As the debate over free speech and internet censorship intensifies, social media platforms are seeking different ways to preserve freedom of expression without raising the hackles of users and regulators.

Facebook CEO Mark Zuckerberg doubled down on Facebook’s approach to censorship during a speech this month in which he argued that he doesn’t want the platform to be used to “rip society apart,” but that at some point it is necessary to stand up for free speech.

Since Russian actors used the platform to interfere in the 2016 U.S. elections, Facebook has come under pressure, with critics suggesting it doesn’t do enough to clamp down on fake accounts and guard against misinformation.

In the speech, Zuckerberg suggested it was becoming very difficult to know where to draw the line on what constitutes hate speech:

“Increasingly, we’re getting called in to censor a lot of different kinds of content that makes me really uncomfortable,” Zuckerberg said at the speech in Utah. "It kind of feels like the list of things that you’re not allowed to say socially keeps on growing… And I’m not really OK with that.”

Censorship vs censorship resistance

Zuckerberg’s approach to protecting free speech on Facebook—much like his approach to creating a cryptocurrency with Libra—relies on centralization, contrasting sharply with Jack Dorsey’s plans for rival social media platform Twitter.

At present, Facebook says it uses AI to enforce "community standards" which include rules against nudity, terrorism and hate speech. This has led to criticisms for lack of transparency, indiscriminate banning, and arbitrary moderation.

Meanwhile, Twitter CEO Jack Dorsey has shown a strong allegiance to decentralization by supporting Bitcoin, and Dorsey is taking a different approach to defining acceptable speech.

Inspired by a proposal from Techdirt founder Mike Masnick, who has long promoted a standard of “protocols, not platforms” for the internet, Dorsey is funding the development of a protocol-based decentralized social media project—BlueSky.
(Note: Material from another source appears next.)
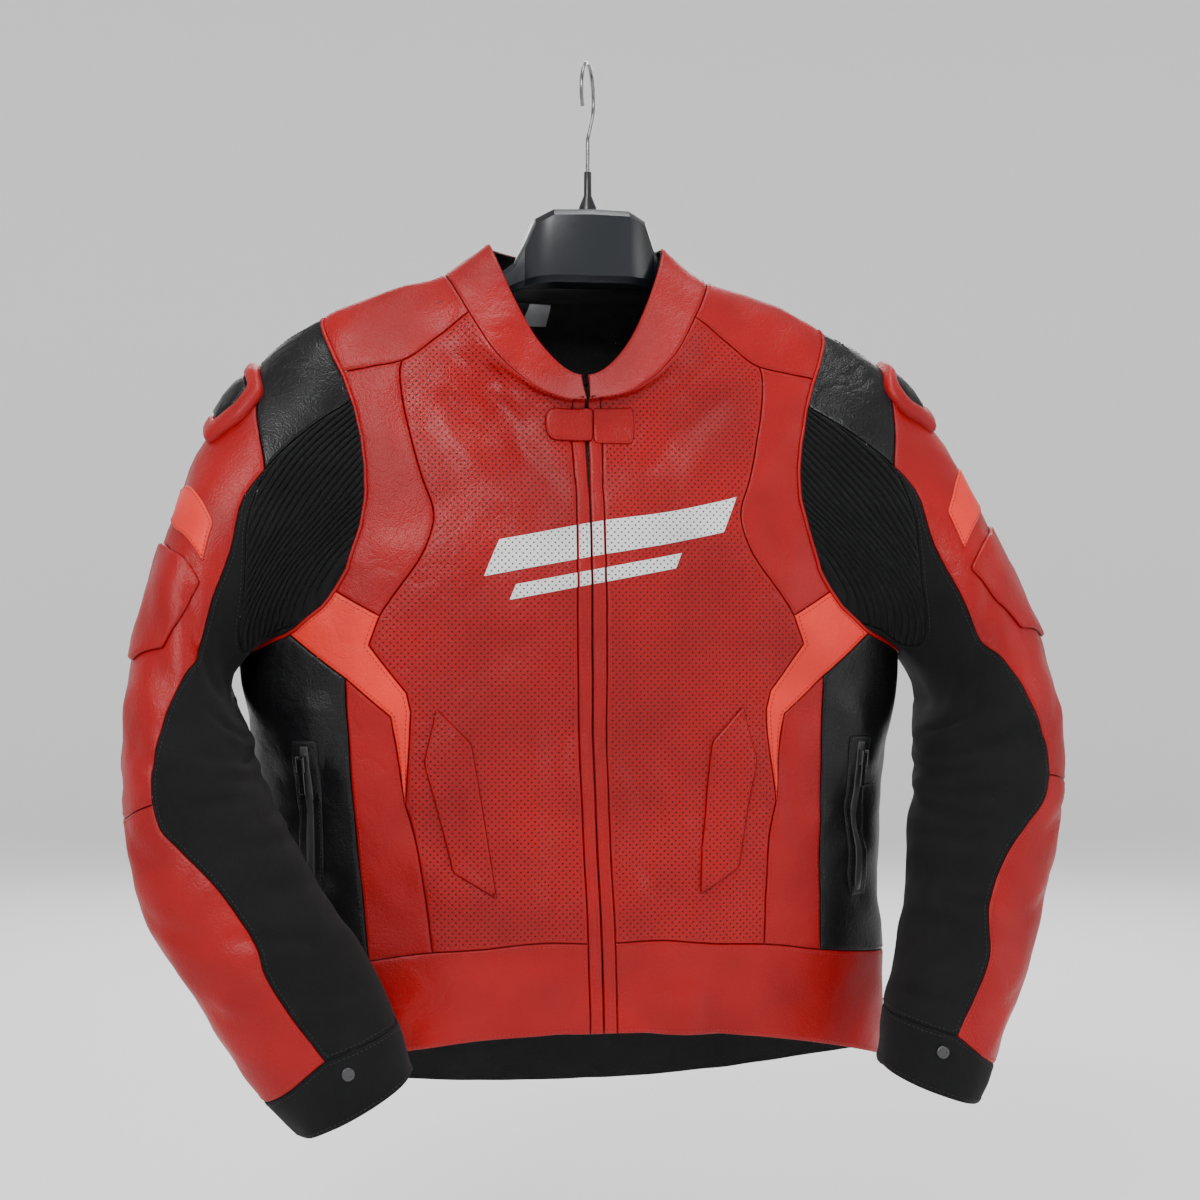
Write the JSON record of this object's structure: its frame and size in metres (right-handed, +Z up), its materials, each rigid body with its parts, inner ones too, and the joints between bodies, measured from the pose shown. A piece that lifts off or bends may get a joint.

Whether or not the decentralization of social media could actually make it easier to enforce restrictions against hate speech remains to be seen, but the protocol-based approach could at least remove centralized figureheads from the firing line of disgruntled users.

As Zuckerberg summarised to the crowd at Utah, whatever he does in the name of curbing hate speech and protecting freedom of expression is likely to "piss off a lot of people.”